Elle sourit en nous laissant derrière. Plus tard, en traduisant le sens de la citation pour Caitlin Pipfielder, amie de Marianne et coéquipière chez Salomon, je me dirai qu’elle illustre parfaitement sa persévérance et le genre de détermination qui l’a menée jusqu’ici. 

À 10 km de l’arrivée, Marianne est toujours en troisième place, et on observe son point se déplacer sur notre écran. La distance entre elle et la deuxième place diminue rapidement. Je saute quasiment en place en disant à Benoit qu’elles vont arriver à la station en même temps. On sait tous les deux que ce ravitaillement sera décisif. Les secondes qui s’y gagneront ou qui s’y perdront pourraient très bien faire la différence entre Marianne et sa compétitrice - pour le meilleur ou pour le pire. 

Marianne arrive la première, quelques secondes devant sa poursuivante. Elle échange ses flasques, et en moins de temps qu’à chaque station précédente, elle repart à toute allure vers la dernière ascension. Je démarre un chronomètre sur mon téléphone. Quand l’autre coureuse repart, elle a une bonne minute de retard. Je me dis que sous toutes réserves, la deuxième place est assurée, surtout si notre Québécoise continue de creuser l’écart. 
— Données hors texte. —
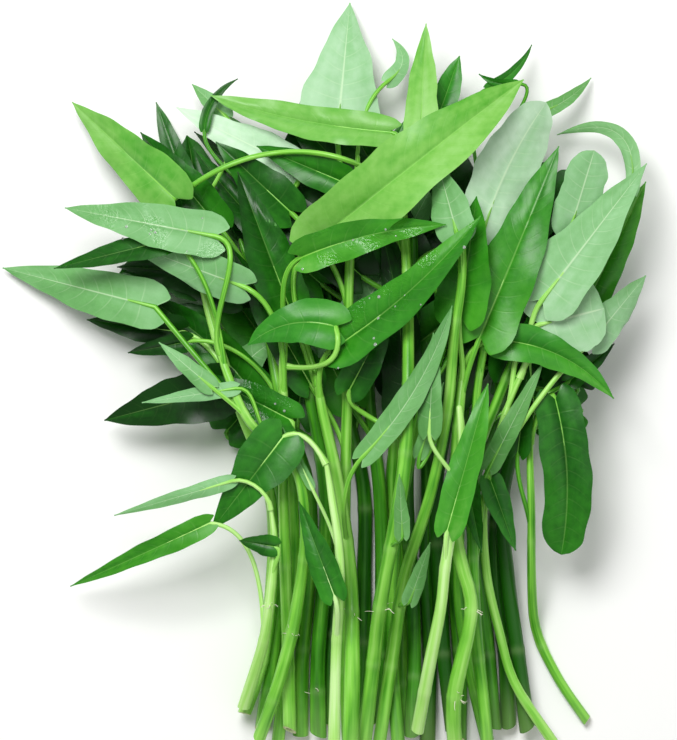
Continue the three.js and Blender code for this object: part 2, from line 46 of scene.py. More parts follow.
bunch = {
    "planCentre": (-8, -3),  # the middle of the bunch in the plan
    "stemRadius": 3.3,
    "stemTopShare": 0.55,  # how thick a stem's tip is, as a share of its foot
    "stalkRadius": 1.35,
    "stalkHandle": 0.35,  # how straight a stalk leaves its stem and comes to its blade
    "ribDepth": 1,
    "bladeThickness": 0.7,
    "lobeLength": 7,
    "fullness": 0.35,  # from 0, a slender leaf, to 1, a full one, where a leaf doesn't say
    "foldSlope": 0.12,  # how steeply both halves of a blade rise
    "mostRoll": 0.45,  # how steeply a blade may lean over on what is below it
    "rollShare": 0.6,  # how much of the slope below it a blade takes up
    "clearance": 0.35,  # air between what lies and what it lies on
    "stemStep": 42,  # between the stations at which heights are found
    "stalkStep": 27,
    "neckLength": 3,  # from a stalk's last station to its blade
    "sampleStep": 2,
    "stemBend": 140,  # the tightest radius that a stem bends to
    "leafBend": 90,
    "sweptShare": 0.3,  # the part of a blade whose edges hang back beside its stalk
    "besideStalk": 6,  # how far from a stalk's root a stem keeps clear of what is below
    "sink": 2,  # how far the stem may still come down into that clear space
    "settlePasses": 3,
}

# share of the length, then share of the half width on a slender and on a full leaf
bladeStations = [(0, 0.66, 0.7), (0.12, 1, 0.96), (0.38, 0.8, 1), (0.68, 0.45, 0.78), (1, 0, 0)]


def leafAt(start, base, tip, wide, face, tone, **more):
    return dict(start=start, base=base, tip=tip, wide=wide, face=face, tone=tone, **more)


def stemAlong(path, *leaves, **more):
    return dict(path=path, leaves=leaves, **more)


# Every leafy stem that shows, lowest in the heap first. A leaf has the y at which its stalk
# leaves the stem, its base and tip, its width, the face that it shows, and how pale that is.
# bow bends its midrib, full and blunt widen its middle and its tip, and via leads its stalk.
# over lays that stalk on the other leaves of the stem, and wet puts drops on the leaf.
# tone and radius are those of the stem itself, where it has its own.
frontStems = [
    stemAlong(
        [(-47, -172), (-38, -145), (-33, -105), (-34, -60), (-50, -15), (-64, 30), (-72, 72)],
        leafAt(-12, (-79, 19), (-125, 25), 17, "upper", 0),
        leafAt(42, (-75, 89), (-91, 134), 14, "upper", 0.15),
        leafAt(62, (-56, 126), (-72.5, 142), 10, "under", 0.4),
    ),
    stemAlong(
        [(-30, -186), (-25, -140), (-22, -95), (-24, -45), (-32, 5), (-40, 55), (-44, 96)],
        leafAt(-58, (-55, -9), (-116, -25), 28, "upper", -0.03),
        leafAt(-22, (-74, 14), (-104, 8.5), 11, "upper", 0.05),
        leafAt(20, (-60, 72), (-98, 118), 22, "upper", 0.16),
        leafAt(60, (-22, 100), (-80, 130), 21, "under", 0.88),
        leafAt(80, (-66, 119), (-49.5, 144), 6, "upper", 0.15, bow=4),
        tone=0.4,
    ),
    stemAlong(
        [(5, -190), (4, -140), (3, -90), (4, -40), (5, 10), (6, 60), (10, 104)],
        leafAt(-48, (-14, -6), (-52, 60), 20, "upper", 0.1),
        leafAt(20, (-24, 78), (-60, 112), 22, "upper", 0.14),
        leafAt(64, (0, 119), (6, 183.5), 40, "under", 0.68, full=0.1),
        leafAt(84, (25, 143), (27, 165), 9, "under", 0.5, bow=-6),
    ),
    stemAlong(
        [(30, -188), (27, -140), (28, -90), (36, -40), (50, 10), (62, 60), (72, 104)],
        leafAt(-20, (66, 30), (84, 110), 24, "upper", 0.08),
        leafAt(52, (47, 118), (60, 155), 16, "upper", 0.3, full=0.6),
        leafAt(70, (100, 127), (126.5, 146), 8, "under", 0.35, bow=-2),
        leafAt(84, (74, 139), (96.5, 162), 6, "upper", 0.25, bow=-3),
        leafAt(92, (88, 141), (69.5, 146), 5, "upper", 0.3, bow=2),
        tone=0.3,
    ),
    stemAlong(
        [(75, -187), (66, -150), (60, -110), (62, -60), (80, -10), (100, 40), (112, 78)],
        leafAt(-32, (114, -5), (136, 13), 11, "upper", 0.1),
        leafAt(-4, (124, 36), (152, 93), 20, "upper", 0.5),
        leafAt(30, (113.5, 70), (125, 107), 22, "under", 0.58, full=1, blunt=0.4),
        leafAt(46, (145, 88), (109, 117), 8, "under", 0.5, full=1, bow=-18),
        tone=0.3,
    ),
    stemAlong(
        [(125, -176), (110, -154), (99, -130), (96, -105), (95, -70), (94, -40), (95, -12)],
        leafAt(-84, (88, -40), (93, 2), 12, "upper", 0.1),
        leafAt(-36, (106, -14), (110, -91), 24, "upper", 0.2, full=1, blunt=0.55, bow=4),
        leafAt(-22, (97, 16), (126, 60), 20, "upper", 0.15),
        tone=0.42,
        radius=2.6,
    ),
    stemAlong(
        [(107, -185), (88, -156), (80, -130), (73, -98), (72, -60), (82, -20), (96, 12)],
        leafAt(-52, (125, 15), (151.5, 46.5), 18, "under", 0.6, via=(100, -5)),
        leafAt(-22, (98, 22), (130, 30), 36, "under", 0.7, full=1, blunt=0.5),
        leafAt(-4, (99, 34), (151, 101), 33, "under", 0.56, full=0.1),
        radius=2.5,
    ),
    stemAlong(
        [(74, -187), (72, -165), (68, -130), (66, -95), (66, -55), (68, -10), (74, 24)],
        leafAt(-106, (74.5, -54), (87, -88.5), 13, "upper", 0.2, via=(73, -35)),
        leafAt(-92, (62, -52), (70, -89), 11, "upper", 0.2, via=(58, -38)),
        leafAt(-74, (74, -47), (100, 4), 11, "under", 0.2),
        leafAt(-2, (70, 66), (102, 131), 30, "under", 0.84, full=1, blunt=0.3, bow=3),
        tone=0.35,
    ),
    stemAlong(
        [(58, -188), (57, -160), (65, -118), (60, -94), (57, -75), (58, -30), (62, 8)],
        leafAt(-44, (77, 14.5), (134.5, -14), 19, "upper", 0.46, bow=7),
        leafAt(-28, (69, 16), (107.5, 109), 32, "upper", 0.36),
        leafAt(-6, (59, 26), (67, 84), 26, "upper", 0.35),
        tone=0.55,
        radius=3.9,
    ),
    stemAlong(
        [(20, -188), (27, -140), (33, -100), (45, -60), (53, -20), (56, 15), (60, 50), (56, 88)],
        leafAt(-116, (35, -113), (45, -84), 9, "under", 0.3),
        leafAt(-22, (39.5, -41), (51, -6), 8, "under", 0.25, via=(36, -60)),
        leafAt(24, (57, 67), (48, 100), 20, "under", 0.4),
        leafAt(60, (40, 115), (43.5, 171), 17, "upper", 0.75),
    ),
    stemAlong(
        [(12, -188), (15, -165), (21, -112), (27, -78), (32, -45), (34, 0), (33, 60), (27, 112)],
        leafAt(-86, (31, -80), (29.5, -50), 8, "under", 0.3),
        leafAt(-40, (6, -9), (29, 35), 18, "upper", 0.22),
        leafAt(48, (2, 92), (-40, 110), 18, "upper", 0.27),
        leafAt(84, (25, 116), (-63, 135.5), 18, "upper", 0.7, full=0.8, bow=3),
        leafAt(90, (-80, 84), (-132.5, 133.5), 26, "upper", 0.7, via=(-28, 126), over=1),
        radius=3.8,
    ),
    stemAlong(
        [(39, -178), (45, -142), (50, -115), (52, -95), (56, -70), (60, -40), (58, -12)],
        leafAt(-96, (53, -77), (72.5, -6.5), 16, "upper", 0.5, full=0.7),
        leafAt(-60, (44, -30), (46, 18), 12, "under", 0.2),
    ),
    stemAlong(
        [(6, -188), (7, -140), (6, -100), (0, -55), (-8, -18), (-10, -4)],
        leafAt(-84, (12, -42), (55, 31), 13, "under", 0.25, bow=-5, full=0.8),
        leafAt(-46, (-24, 31), (-49, 97), 25, "upper", 0.12),
        leafAt(-14, (-3, 10), (68.5, 74), 24, "upper", 0.36, bow=-4, wet=1),
        leafAt(-8, (-13.5, 60.5), (90.5, 141.5), 33, "upper", 0.7, full=1),
        radius=4.1,
    ),
    stemAlong(
        [(-24, -181), (-25, -135), (-26, -95), (-27, -55), (-26, -35), (-27, 0), (-25, 22)],
        leafAt(-42, (-24, -24), (-66, -2), 20, "upper", 0.2, wet=1),
        leafAt(-12, (-47, 41), (-103, 62), 20, "under", 0.5),
        leafAt(2, (-1, 21), (-44, 12), 24, "upper", 0.36, bow=-6, via=(5, -3)),
        leafAt(8, (-17, 55), (52, 70), 19, "upper", 0.46, bow=3, wet=1),
    ),
    stemAlong(
        [(-40, -185), (-28, -150), (-20, -115), (-16, -75), (-22, -45), (-44, -24), (-60, 14)],
        leafAt(-36, (-50, -9), (-96, -16), 8, "under", 0.5),
        leafAt(-26, (-62, -8), (-87.5, 13.5), 10, "under", 0.4),
        leafAt(-22, (-90, 31), (-167.5, 51), 26, "under", 0.36, via=(-66, 2)),
        leafAt(2, (-80, 64), (-140, 50), 14, "upper", 0.15, via=(-60, 45), wet=1),
        leafAt(8, (-60, 65), (-134, 79.5), 24, "under", 0.38, wet=1),
    ),
    stemAlong(
        [(-2, -188), (-1, -140), (1, -95), (-3, -62), (-6, -44)],
        leafAt(-132, (-2, -109), (-19, -64), 15, "upper", 0.24),
        leafAt(-100, (-13, -57), (-27, -28), 5, "under", 0.3),
        leafAt(-46, (-27, -33), (-62.5, -79), 28, "upper", 0.25, full=0.1, via=(-16, -26)),
        tone=1,
        radius=3,
    ),
    stemAlong(
        [(-47, -168), (-37, -135), (-33, -110), (-31, -85), (-33, -66)],
        leafAt(-133, (-63, -75), (-133, -107.5), 12, "upper", 0.42, via=(-36, -76)),
        leafAt(-104, (-31, -86), (-48, -83), 11, "upper", 0.22),
        leafAt(-68, (-51.5, -54), (-110, -71.5), 8, "under", 0.45),
        radius=3,
    ),
]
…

12 heures et demie après que le départ ait été donné, je tiens Marianne dans mes bras à la ligne d’arrivée, la félicitant de son incroyable deuxième place. Il y a toujours du travail à faire avant qu’elle soit satisfaite de sa récupération, mais je sais que je viens d’être témoin du retour officiel d’une légende de l’ultra-trail.